Are we are at “acceptance” yet?
In the long legal and philosophical battle over the Okanogan County Public Utility District’s proposed new powerline from Pateros to Twisp, the remaining option seems to be “get used to it.” The Washington Supreme Court’s recent decision that the utility has the authority to condemn state land to build the powerline doesn’t leave much room to maneuver, and the PUD is determined to act as quickly as possible to start construction on the line it’s been waiting a long time to build.
“Gloat” might too strong a word, but the PUD seemed more than a little indignant about having to endure the whole thing when it remarked on the court’s decision. Hard to be an entirely gracious winner after more than a dozen years of litigation and construction delays, I suppose.
Absent disagreement over where a new line should go, the need is evident. The PUD’s existing, nearly 70-year-old line over Loup Loup Pass was put out of commission for eight days last summer by the Carlton Complex Fire. That crippling outage drove home to many full-time and part-time residents the need for a second power source — this one via a 28-mile route up the Methow Valley — even conceding that such a line might have also been impacted by last summer’s fire.
It wasn’t so much the idea of a second line but the proposed placement of it that generated resistance from both the state Department of Natural Resources, which owns about a dozen acres that the line will pass through, and Conservation Northwest, an intervener in the lawsuit.
The basic legal question, which pitted the DNR against the PUD, was whether the utility has the authority to condemn state land that is currently generating money from other uses such as grazing. Yes it does, the Supreme Court said. Conservation Northwest argued that the line will damage habitat and cause other environmental harm. Not a determining issue, the Supreme Court said, although one justice dissented from that view.
But it’s instructive to remember that the Supreme Court also had a role in the strung-out process when it unanimously instructed then-Attorney General Rob McKenna that he was indeed required to represent the DNR in the case. McKenna, who was preparing for a gubernatorial campaign at the time, had declined to represent the state — a move that many political observers interpreted as overtly intended to draw conservative voters to McKenna’s candidacy. If the PUD wants to assign blame for the delays, some of it should go to McKenna, who slowed the whole thing down by not doing his job.

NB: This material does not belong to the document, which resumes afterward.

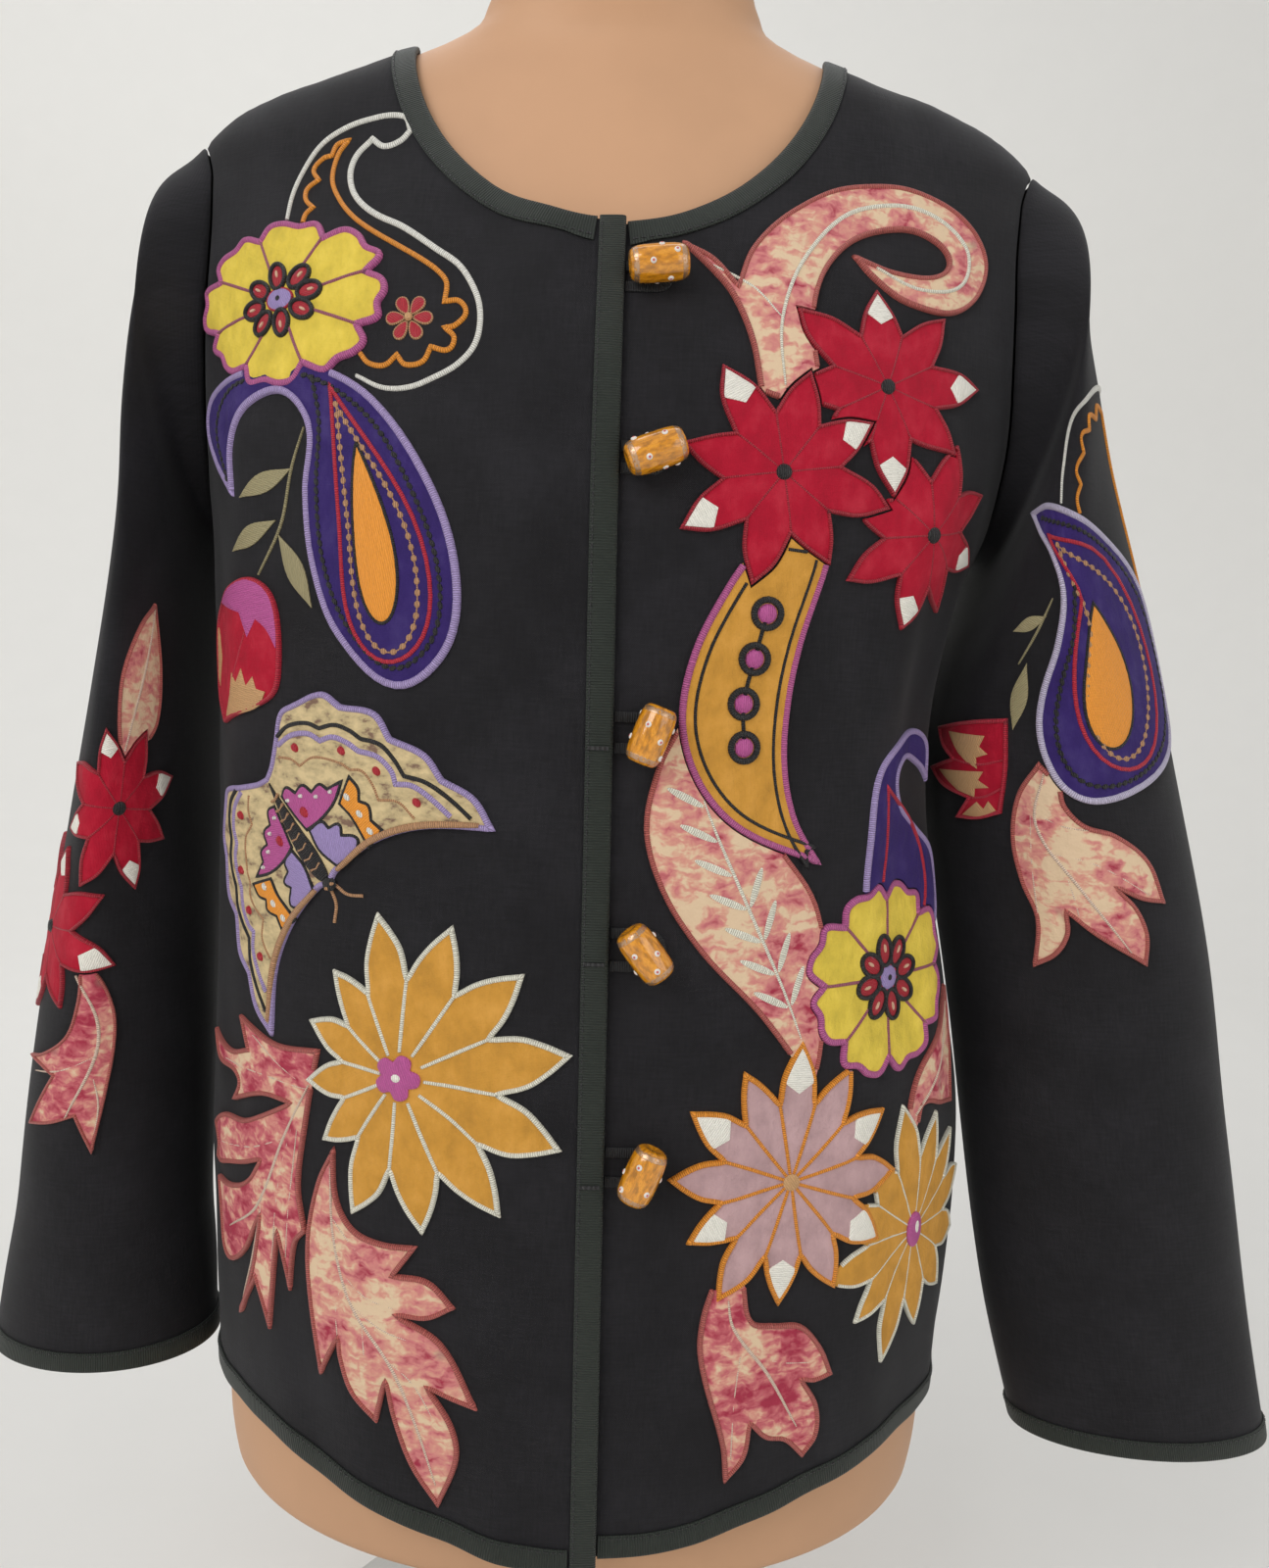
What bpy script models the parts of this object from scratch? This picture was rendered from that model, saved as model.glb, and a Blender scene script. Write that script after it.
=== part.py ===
"""A round-necked jacket with applique flowers, paisleys, leaves and a butterfly, on a limbless dress form.

Metres, +Z up, the front towards -Y, the wearer's right at -X. The origin is the middle of the stand's
underside. Heights in the tables are above the form's lower edge, which the stand carries off the ground.
A flat place on a piece of cloth is (across, height): the distance along the cloth from its middle line, and
the height above the form's lower edge.
"""

import functools
import math
from collections import namedtuple

import bpy
import numpy as np
from mathutils import Matrix, Vector
from mathutils.geometry import delaunay_2d_cdt

MM = 0.001

# Driving sizes
STAND_HEIGHT = 0.160
CLOTH = 0.0015
SEAM_GAP = 0.0003
APPLIQUE = 0.0009
RIBBON = 0.0007
RIBBON_WIDTH = 0.0095
LAP_LIFT = 0.0031
LAP_UNDER = 0.012
LAP_RAMP = (-0.050, -0.022)
FRONT_EDGE_TOP = 0.0060
FRONT_EDGE_BOTTOM = 0.0150
NECK_HALF_WIDTH = 0.0905
NECK_POINT = 0.6640
FRONT_NECK_PIT = 0.5665
BACK_NECK_PIT = 0.6490
ARMPIT = 0.4480
SHOULDER_POINT = 0.6205
ARMHOLE_REACH = 0.215
SLEEVE_INSIDE = 0.0009
SLEEVE_PROUD = 0.0006
BEAD_LENGTH = 0.0230
BEAD_RADIUS = 0.0072
BEAD_LIFT = 0.0017
HEM_LOW = 0.0265
HEM_RISE = 0.0300
HEM_RUN = 0.170
SIDE_DIP = 0.008
LEFT_HEM_RAISE = 0.004
LOOP_WIDTH = 0.0040
LOOP_THICKNESS = 0.0010
POLE_RADIUS = 0.0125
BASE_RADIUS = 0.150
BASE_THICKNESS = 0.010

SHARP_ANGLE = math.radians(40)

# Mesh density
FRONT_COLUMNS = 16
BACK_COLUMNS = 12
SLEEVE_COLUMNS = 20
FORM_COLUMNS = 24
BASE_COLUMNS = 24
POLE_COLUMNS = 12
BEAD_COLUMNS = 10
CURVE_STEPS = 5
OUTLINE_TOLERANCE = 0.0016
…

There has long been active resistance to the PUD’s plan in the valley, but I suspect that many people here are glad to see the issue settled in the utility’s favor. David Gottula, general manager of the Okanogan County Electric Cooperative, has been publically advocating for the second line and lobbying for it aggressively. He’s made some people unhappy with that stance, but says unapologetically that he is acting on behalf of his co-op members, who also rely on the Loup Loup line. At the same time, Gottula, an avid hiker and backpacker, is hardly anti-environmental.
The DNR, which comes under criticism from all over the political spectrum for some of its policies and practices, fought the good fight from the perspective of protecting state land and the revenues derived from it. Conservation Northwest raised questions that had to be raised. Now the Supreme Court has ruled, and in our system that pretty much settles the issue. If that is what passes for “acceptance,” then at least it’s a better emotion to embrace than lingering acrimony.